The upper level pattern will rely on the warm sector northwest of Hawaii (H on the map) and the colder waters south and east of Alaska. This type of pattern is very similar to the strong La Nina of 2010-2011, but also has characteristics of drier season of a neutral to weak La Nina season. As you can see on the map, the green-lines will be the two major storm tracks this season, and they will repeat themselves every three to four weeks.
The top pattern goes up and over the upper-level ridge I see being further west than many years before this one. This means the storm track will be further west and not over the Western USA Interior like the last couple of years, 10 on average. This will go up into Alaska and dip down west of here and bring cold Alaskan storms. These systems will be some of the coldest we have seen in a long time and low elevation snow is very likely with them, along with freezes that could damage the crops across the state. However, such a pattern does deliver beneficial rain to Southern California where we do need it, and these storms will also be the ones that give Arizona the storms as well. They would be far enough west where they would pick up moisture, sometimes even a connected atmospheric river, or Pineapple Express for major flooding in the region.
The bottom pattern is going to be where we miss, but the rest of Central and Northern California will not.
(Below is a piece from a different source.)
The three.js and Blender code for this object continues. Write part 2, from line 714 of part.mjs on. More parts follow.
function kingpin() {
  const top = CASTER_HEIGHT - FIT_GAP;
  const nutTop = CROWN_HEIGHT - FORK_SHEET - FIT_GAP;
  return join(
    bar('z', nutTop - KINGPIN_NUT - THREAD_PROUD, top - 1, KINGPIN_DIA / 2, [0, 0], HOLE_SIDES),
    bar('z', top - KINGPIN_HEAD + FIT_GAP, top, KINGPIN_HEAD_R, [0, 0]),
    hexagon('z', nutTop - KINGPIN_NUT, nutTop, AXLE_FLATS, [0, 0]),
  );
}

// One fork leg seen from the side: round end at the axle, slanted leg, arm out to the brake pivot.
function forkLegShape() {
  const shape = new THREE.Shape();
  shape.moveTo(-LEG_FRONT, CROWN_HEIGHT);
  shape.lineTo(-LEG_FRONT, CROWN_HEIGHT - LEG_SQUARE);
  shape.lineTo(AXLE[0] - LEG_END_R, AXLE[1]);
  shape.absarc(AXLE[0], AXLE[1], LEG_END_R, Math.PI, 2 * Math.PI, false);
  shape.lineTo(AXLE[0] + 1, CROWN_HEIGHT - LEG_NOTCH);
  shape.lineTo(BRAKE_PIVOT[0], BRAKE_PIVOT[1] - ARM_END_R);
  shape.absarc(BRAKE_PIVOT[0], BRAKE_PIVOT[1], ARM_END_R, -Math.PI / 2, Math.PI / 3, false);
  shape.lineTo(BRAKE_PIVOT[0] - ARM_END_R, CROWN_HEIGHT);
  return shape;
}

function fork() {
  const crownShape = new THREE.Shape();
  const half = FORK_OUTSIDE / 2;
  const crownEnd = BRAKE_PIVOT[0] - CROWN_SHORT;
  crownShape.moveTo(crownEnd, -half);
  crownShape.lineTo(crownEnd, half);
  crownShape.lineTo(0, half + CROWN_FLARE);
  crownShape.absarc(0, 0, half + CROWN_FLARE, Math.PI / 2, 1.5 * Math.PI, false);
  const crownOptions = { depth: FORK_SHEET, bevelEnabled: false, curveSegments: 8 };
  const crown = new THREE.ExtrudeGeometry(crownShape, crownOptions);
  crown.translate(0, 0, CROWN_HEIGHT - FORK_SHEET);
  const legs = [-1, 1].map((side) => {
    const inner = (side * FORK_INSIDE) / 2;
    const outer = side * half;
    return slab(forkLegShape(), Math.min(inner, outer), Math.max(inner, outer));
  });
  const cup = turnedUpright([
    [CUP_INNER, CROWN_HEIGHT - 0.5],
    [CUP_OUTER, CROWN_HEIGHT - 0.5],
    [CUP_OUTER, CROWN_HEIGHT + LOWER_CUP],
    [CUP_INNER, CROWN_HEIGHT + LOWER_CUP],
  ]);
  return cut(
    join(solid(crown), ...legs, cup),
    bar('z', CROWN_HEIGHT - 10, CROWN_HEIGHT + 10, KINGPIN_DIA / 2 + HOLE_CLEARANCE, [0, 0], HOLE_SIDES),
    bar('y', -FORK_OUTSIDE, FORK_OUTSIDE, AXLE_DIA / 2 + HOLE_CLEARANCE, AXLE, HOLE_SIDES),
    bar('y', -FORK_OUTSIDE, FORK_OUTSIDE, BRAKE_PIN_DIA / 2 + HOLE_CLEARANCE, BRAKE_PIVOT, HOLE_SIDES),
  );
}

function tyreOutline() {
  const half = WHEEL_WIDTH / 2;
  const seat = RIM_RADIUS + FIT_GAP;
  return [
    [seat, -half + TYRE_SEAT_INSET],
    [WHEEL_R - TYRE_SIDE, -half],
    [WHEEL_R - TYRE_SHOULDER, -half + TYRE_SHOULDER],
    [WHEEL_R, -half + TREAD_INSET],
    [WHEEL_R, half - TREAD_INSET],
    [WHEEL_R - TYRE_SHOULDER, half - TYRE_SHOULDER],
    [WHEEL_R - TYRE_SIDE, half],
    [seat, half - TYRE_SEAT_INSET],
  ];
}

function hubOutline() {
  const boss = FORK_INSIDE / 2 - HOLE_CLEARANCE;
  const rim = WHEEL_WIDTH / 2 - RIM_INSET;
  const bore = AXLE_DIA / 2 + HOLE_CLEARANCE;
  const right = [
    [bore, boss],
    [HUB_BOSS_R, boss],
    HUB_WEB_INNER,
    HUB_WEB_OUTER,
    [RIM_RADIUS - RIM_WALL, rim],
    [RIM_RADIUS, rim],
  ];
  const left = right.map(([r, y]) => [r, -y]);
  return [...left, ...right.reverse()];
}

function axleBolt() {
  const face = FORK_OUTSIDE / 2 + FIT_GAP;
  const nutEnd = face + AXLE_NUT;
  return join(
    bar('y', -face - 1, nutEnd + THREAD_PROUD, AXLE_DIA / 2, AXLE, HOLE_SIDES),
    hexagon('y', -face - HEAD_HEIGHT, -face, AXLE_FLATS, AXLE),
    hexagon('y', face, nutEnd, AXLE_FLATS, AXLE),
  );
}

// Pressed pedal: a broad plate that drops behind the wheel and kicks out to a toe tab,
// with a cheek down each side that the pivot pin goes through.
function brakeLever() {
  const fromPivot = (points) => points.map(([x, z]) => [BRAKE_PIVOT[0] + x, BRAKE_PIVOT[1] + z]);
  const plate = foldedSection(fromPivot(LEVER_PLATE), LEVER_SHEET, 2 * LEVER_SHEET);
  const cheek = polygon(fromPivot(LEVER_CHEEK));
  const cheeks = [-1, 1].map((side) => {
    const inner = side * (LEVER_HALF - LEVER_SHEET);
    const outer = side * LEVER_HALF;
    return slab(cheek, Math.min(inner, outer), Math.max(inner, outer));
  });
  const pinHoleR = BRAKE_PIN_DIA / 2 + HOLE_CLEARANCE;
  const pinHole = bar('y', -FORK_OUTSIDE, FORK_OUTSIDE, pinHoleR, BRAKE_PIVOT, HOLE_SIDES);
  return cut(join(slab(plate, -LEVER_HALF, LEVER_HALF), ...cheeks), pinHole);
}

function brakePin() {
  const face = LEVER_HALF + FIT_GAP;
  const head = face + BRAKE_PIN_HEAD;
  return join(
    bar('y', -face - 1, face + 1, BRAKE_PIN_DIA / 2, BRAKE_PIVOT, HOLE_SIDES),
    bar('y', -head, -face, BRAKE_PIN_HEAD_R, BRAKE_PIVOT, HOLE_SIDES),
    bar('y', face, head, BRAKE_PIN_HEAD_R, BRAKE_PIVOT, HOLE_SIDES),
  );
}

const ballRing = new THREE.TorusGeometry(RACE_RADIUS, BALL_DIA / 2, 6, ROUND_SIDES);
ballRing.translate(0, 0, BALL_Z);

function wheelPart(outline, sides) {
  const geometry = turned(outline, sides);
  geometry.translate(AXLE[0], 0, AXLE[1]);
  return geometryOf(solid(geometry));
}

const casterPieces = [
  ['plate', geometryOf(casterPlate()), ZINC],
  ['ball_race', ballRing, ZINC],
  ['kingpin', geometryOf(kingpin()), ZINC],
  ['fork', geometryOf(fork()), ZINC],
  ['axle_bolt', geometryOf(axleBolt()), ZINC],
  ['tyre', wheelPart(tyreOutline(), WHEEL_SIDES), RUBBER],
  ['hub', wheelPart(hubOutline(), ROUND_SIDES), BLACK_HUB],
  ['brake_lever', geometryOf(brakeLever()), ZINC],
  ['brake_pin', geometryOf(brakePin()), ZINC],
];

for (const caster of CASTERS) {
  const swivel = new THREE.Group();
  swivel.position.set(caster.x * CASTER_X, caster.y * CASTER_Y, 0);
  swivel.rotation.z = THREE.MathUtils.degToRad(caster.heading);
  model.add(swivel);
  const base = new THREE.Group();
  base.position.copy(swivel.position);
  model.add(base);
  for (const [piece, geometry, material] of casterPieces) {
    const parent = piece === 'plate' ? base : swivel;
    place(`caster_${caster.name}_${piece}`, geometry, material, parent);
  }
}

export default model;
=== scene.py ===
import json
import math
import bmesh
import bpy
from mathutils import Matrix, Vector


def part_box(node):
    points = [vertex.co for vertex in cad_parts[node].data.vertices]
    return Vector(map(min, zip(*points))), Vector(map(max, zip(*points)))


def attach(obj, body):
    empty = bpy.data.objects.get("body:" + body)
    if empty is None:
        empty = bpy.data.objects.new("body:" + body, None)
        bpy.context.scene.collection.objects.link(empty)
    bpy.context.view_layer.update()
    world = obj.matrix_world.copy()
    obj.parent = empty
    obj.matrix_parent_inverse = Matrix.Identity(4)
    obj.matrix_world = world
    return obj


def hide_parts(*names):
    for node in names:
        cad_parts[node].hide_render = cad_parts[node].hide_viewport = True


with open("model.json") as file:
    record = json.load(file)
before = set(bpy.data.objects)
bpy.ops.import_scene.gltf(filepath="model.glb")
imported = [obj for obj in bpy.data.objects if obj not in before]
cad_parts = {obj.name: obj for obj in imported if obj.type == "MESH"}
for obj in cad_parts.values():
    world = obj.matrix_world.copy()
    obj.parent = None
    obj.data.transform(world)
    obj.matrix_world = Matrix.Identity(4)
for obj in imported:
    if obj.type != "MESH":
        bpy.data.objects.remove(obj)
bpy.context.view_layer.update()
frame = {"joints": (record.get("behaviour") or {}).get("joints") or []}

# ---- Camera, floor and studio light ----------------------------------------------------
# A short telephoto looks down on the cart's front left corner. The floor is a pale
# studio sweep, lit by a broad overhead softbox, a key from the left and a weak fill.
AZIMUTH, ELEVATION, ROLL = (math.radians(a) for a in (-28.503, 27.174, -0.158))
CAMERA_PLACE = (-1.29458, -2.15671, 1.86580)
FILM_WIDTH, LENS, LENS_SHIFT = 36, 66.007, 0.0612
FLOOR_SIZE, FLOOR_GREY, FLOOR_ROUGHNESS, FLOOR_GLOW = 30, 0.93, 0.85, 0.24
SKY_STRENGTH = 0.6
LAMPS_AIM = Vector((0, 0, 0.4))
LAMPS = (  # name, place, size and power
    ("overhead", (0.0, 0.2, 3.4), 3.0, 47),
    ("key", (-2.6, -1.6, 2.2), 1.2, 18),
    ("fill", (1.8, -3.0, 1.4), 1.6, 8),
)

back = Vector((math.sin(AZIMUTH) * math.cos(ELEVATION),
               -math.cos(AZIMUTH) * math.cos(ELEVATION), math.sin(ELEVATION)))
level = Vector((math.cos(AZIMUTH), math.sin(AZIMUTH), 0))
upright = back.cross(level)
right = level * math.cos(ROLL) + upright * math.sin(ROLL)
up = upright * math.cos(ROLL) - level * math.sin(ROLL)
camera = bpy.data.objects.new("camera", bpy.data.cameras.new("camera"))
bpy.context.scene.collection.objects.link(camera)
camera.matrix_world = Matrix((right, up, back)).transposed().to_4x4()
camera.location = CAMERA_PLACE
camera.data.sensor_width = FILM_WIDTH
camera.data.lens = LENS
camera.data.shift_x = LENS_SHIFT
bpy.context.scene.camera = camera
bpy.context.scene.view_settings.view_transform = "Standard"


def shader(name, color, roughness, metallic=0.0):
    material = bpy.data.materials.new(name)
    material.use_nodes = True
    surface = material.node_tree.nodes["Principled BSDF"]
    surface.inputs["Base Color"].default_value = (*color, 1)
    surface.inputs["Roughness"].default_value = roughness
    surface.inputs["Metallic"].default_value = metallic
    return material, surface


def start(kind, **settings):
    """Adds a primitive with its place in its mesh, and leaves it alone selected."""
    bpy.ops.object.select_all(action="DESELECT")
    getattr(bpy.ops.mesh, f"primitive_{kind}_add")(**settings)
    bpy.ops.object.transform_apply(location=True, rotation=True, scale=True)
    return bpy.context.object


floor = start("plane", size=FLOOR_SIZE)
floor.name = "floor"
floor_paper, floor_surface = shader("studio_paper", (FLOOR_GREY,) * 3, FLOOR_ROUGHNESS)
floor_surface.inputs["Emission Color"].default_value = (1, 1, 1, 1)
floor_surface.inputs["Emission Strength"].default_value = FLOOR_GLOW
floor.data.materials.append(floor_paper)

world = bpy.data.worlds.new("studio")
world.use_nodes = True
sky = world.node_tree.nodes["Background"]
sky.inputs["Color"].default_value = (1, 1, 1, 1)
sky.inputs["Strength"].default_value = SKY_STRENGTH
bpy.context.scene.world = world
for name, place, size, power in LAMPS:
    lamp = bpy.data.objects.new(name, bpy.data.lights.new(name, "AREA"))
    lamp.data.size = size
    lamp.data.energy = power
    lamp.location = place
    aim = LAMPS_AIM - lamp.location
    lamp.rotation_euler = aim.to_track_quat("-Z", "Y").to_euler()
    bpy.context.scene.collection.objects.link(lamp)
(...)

This pattern goes around the same ridge (H on the map) and further west of the top one, giving more of a warmer type weather system into the region. Such a pattern is a true atmospheric river, or Pineapple Express into the Northern half of California. I do believe that the Northern half of California will see way above normal rain/snowfall this season, which will greatly help the state’s drought conditions and fill the reservoirs up considerably. It also will provide a very high snow-pack for the Sierra Nevada.
So in conclusion, my forecast for both regions is average precipitation and way below normal temperatures. This will be an extremely interesting season. I wanted to put Los Angeles at 7-14″ of rainfall as a margin, but with these jet patterns we could be seeing closer to the end of that scale, if not right at average. Areas west of Los Angeles however going up through the Big Sur and Bay areas will easily see 200+% of their normal precipitation. The season has neutral (neither La Nina or El Nino) written all over it.
NOAA loves to ignore us in the Southwestern United States. They have the Pacific Northwest colder with temperatures on average but us warmer. This is what they have all the time and never bring the arctic air here. We know it happens, they do not. But… since I expert in the region, trust in my projections more than them and if you have crops/plants, make sure you are ready for many frost/freeze nights to come.
Now, Santa Ana Wind conditions are most prominent with blocking patterns. While we may see a couple of those events this season, the stronger jet pattern suggests far less than the 2020-2021 season as few storms will dive northwest to southeast over Nevada into Arizona, which is what generates the stronger winter/spring offshore wind events in both regions.